DIRECTIONS:
Below are some entries. Output each one exactly as it appears.

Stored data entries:

########################################

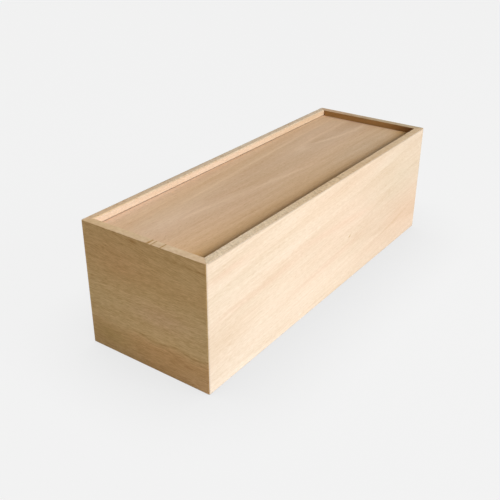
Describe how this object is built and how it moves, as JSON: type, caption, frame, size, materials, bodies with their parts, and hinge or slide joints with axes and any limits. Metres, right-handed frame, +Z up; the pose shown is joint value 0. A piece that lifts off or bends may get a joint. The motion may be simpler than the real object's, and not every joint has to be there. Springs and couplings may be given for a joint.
{
  "type": "sliding lid box",
  "caption": "Long mitred wooden box. A recessed lid panel slides out of grooves in the side walls, together with the end rail that completes the rim.",
  "frame": {"origin": "under the middle of the box, on the plane that it stands on", "axes": "+X across the box to its right side, +Y along it towards the end that the lid slides out of, +Z up"},
  "size_m": [0.12, 0.355, 0.11],
  "materials": {
    "beech_side": "sanded bare wood, dull satin",
    "beech_end": "sanded bare wood, dull satin",
    "beech_lid": "sanded bare wood, dull satin",
    "beech_bottom": "sanded bare wood, dull satin",
    "beech_spline": "sawn and glued in"
  },
  "bodies": {
    "box": {"closed_end_wall": "beech_end", "opening_end_wall": "beech_end", "left_side_wall": "beech_side", "right_side_wall": "beech_side", "bottom_panel": "beech_bottom", "corner_spline_closed_left": "beech_spline", "corner_spline_closed_right": "beech_spline", "corner_spline_opening_left": "beech_spline", "corner_spline_opening_right": "beech_spline"},
    "lid": {"lid_panel": "beech_lid", "lid_pull_rail": "beech_end"}
  },
  "joints": [
    {"name": "lid_slide", "type": "slide", "parent": "box", "child": "lid", "axis": [0, 1, 0], "range_m": [0, 0.36]}
  ]
}
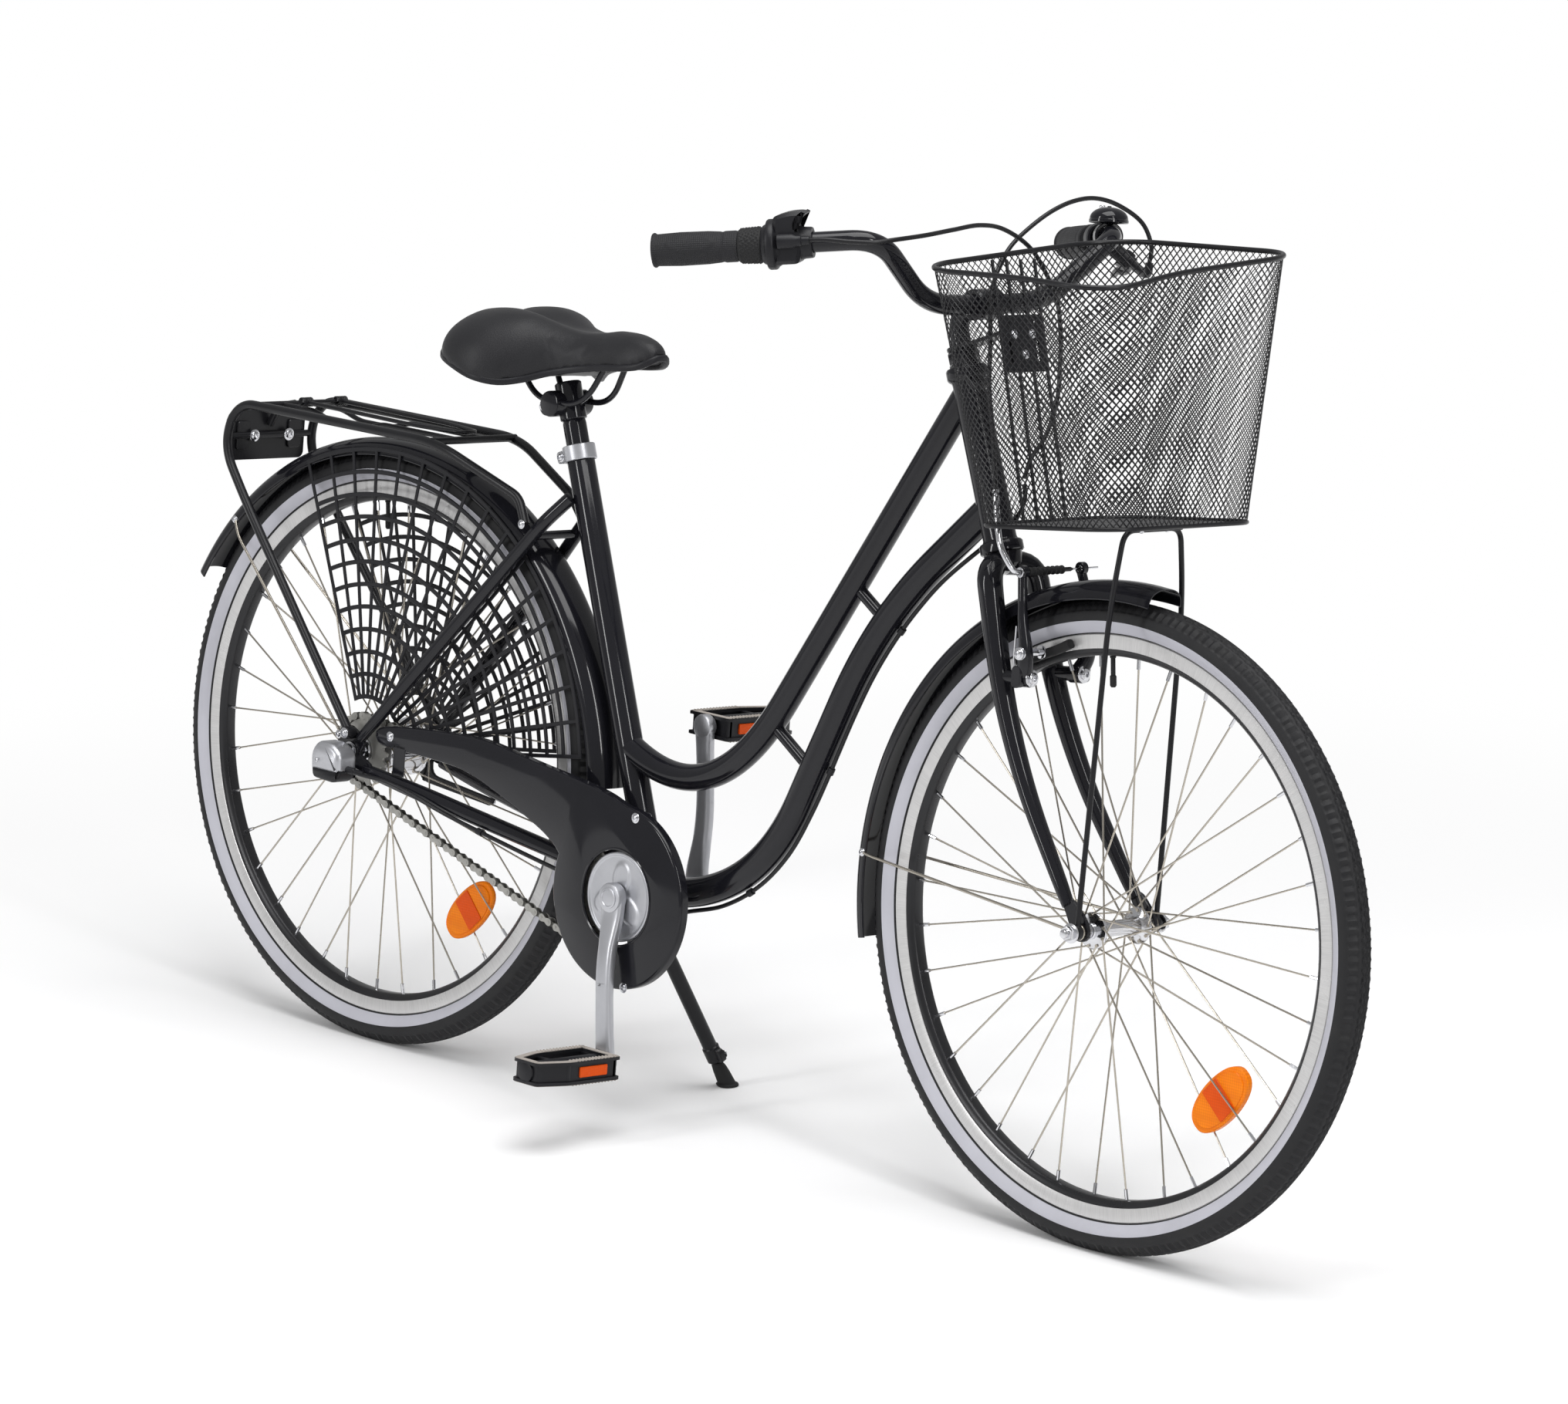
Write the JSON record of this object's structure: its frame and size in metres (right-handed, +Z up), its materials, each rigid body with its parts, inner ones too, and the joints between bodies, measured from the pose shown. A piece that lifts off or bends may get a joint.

########################################

RESPONSE:
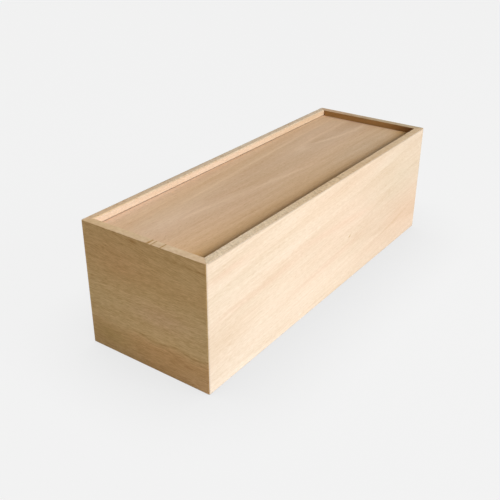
Describe how this object is built and how it moves, as JSON: type, caption, frame, size, materials, bodies with their parts, and hinge or slide joints with axes and any limits. Metres, right-handed frame, +Z up; the pose shown is joint value 0. A piece that lifts off or bends may get a joint. The motion may be simpler than the real object's, and not every joint has to be there. Springs and couplings may be given for a joint.
{
  "type": "sliding lid box",
  "caption": "Long mitred wooden box. A recessed lid panel slides out of grooves in the side walls, together with the end rail that completes the rim.",
  "frame": {"origin": "under the middle of the box, on the plane that it stands on", "axes": "+X across the box to its right side, +Y along it towards the end that the lid slides out of, +Z up"},
  "size_m": [0.12, 0.355, 0.11],
  "materials": {
    "beech_side": "sanded bare wood, dull satin",
    "beech_end": "sanded bare wood, dull satin",
    "beech_lid": "sanded bare wood, dull satin",
    "beech_bottom": "sanded bare wood, dull satin",
    "beech_spline": "sawn and glued in"
  },
  "bodies": {
    "box": {"closed_end_wall": "beech_end", "opening_end_wall": "beech_end", "left_side_wall": "beech_side", "right_side_wall": "beech_side", "bottom_panel": "beech_bottom", "corner_spline_closed_left": "beech_spline", "corner_spline_closed_right": "beech_spline", "corner_spline_opening_left": "beech_spline", "corner_spline_opening_right": "beech_spline"},
    "lid": {"lid_panel": "beech_lid", "lid_pull_rail": "beech_end"}
  },
  "joints": [
    {"name": "lid_slide", "type": "slide", "parent": "box", "child": "lid", "axis": [0, 1, 0], "range_m": [0, 0.36]}
  ]
}
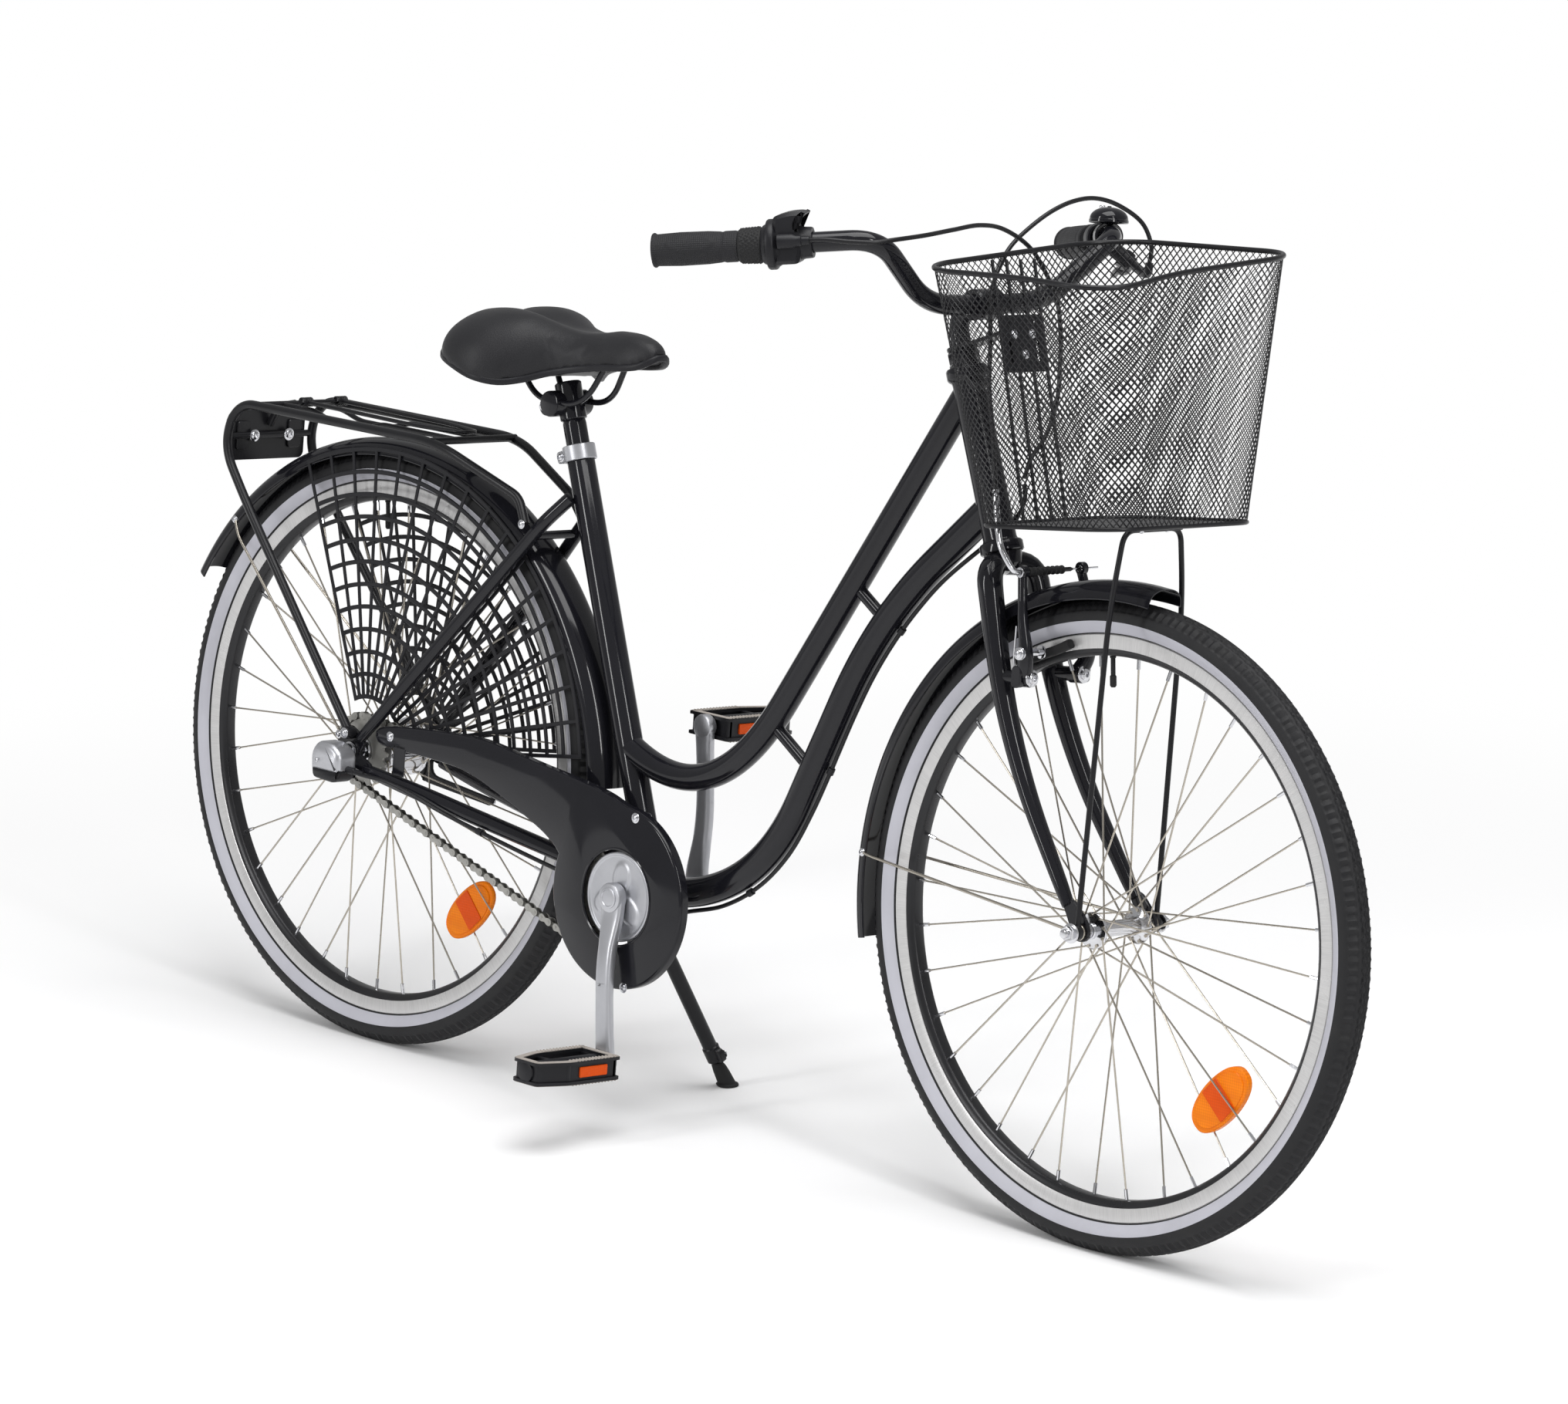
Write the JSON record of this object's structure: its frame and size in metres (right-handed, +Z up), its materials, each rigid body with its parts, inner ones too, and the joints between bodies, measured from the pose shown. A piece that lifts off or bends may get a joint.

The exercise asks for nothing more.